[Data shown start]

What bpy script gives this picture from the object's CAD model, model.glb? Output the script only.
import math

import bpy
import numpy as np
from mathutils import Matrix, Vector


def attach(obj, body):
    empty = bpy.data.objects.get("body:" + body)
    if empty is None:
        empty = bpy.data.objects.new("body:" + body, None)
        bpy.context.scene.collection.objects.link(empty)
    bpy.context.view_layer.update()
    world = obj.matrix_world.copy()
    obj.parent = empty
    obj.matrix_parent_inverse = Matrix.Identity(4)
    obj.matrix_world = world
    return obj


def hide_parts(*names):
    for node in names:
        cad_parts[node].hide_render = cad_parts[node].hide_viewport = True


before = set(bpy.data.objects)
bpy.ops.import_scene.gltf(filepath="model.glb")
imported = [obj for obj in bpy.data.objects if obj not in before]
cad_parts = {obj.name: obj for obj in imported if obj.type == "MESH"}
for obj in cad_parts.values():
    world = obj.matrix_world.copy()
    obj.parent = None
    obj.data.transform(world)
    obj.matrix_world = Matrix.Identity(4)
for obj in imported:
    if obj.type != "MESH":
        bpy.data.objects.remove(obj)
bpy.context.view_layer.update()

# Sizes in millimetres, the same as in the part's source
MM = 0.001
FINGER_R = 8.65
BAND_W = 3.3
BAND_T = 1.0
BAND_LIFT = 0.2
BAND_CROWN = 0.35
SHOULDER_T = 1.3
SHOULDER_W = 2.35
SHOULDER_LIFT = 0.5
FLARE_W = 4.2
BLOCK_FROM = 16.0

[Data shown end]

• _Task to carry out_:
Extract every line above exactly as it stands.

• _Exercise response_:
What bpy script gives this picture from the object's CAD model, model.glb? Output the script only.
import math

import bpy
import numpy as np
from mathutils import Matrix, Vector


def attach(obj, body):
    empty = bpy.data.objects.get("body:" + body)
    if empty is None:
        empty = bpy.data.objects.new("body:" + body, None)
        bpy.context.scene.collection.objects.link(empty)
    bpy.context.view_layer.update()
    world = obj.matrix_world.copy()
    obj.parent = empty
    obj.matrix_parent_inverse = Matrix.Identity(4)
    obj.matrix_world = world
    return obj


def hide_parts(*names):
    for node in names:
        cad_parts[node].hide_render = cad_parts[node].hide_viewport = True


before = set(bpy.data.objects)
bpy.ops.import_scene.gltf(filepath="model.glb")
imported = [obj for obj in bpy.data.objects if obj not in before]
cad_parts = {obj.name: obj for obj in imported if obj.type == "MESH"}
for obj in cad_parts.values():
    world = obj.matrix_world.copy()
    obj.parent = None
    obj.data.transform(world)
    obj.matrix_world = Matrix.Identity(4)
for obj in imported:
    if obj.type != "MESH":
        bpy.data.objects.remove(obj)
bpy.context.view_layer.update()

# Sizes in millimetres, the same as in the part's source
MM = 0.001
FINGER_R = 8.65
BAND_W = 3.3
BAND_T = 1.0
BAND_LIFT = 0.2
BAND_CROWN = 0.35
SHOULDER_T = 1.3
SHOULDER_W = 2.35
SHOULDER_LIFT = 0.5
FLARE_W = 4.2
BLOCK_FROM = 16.0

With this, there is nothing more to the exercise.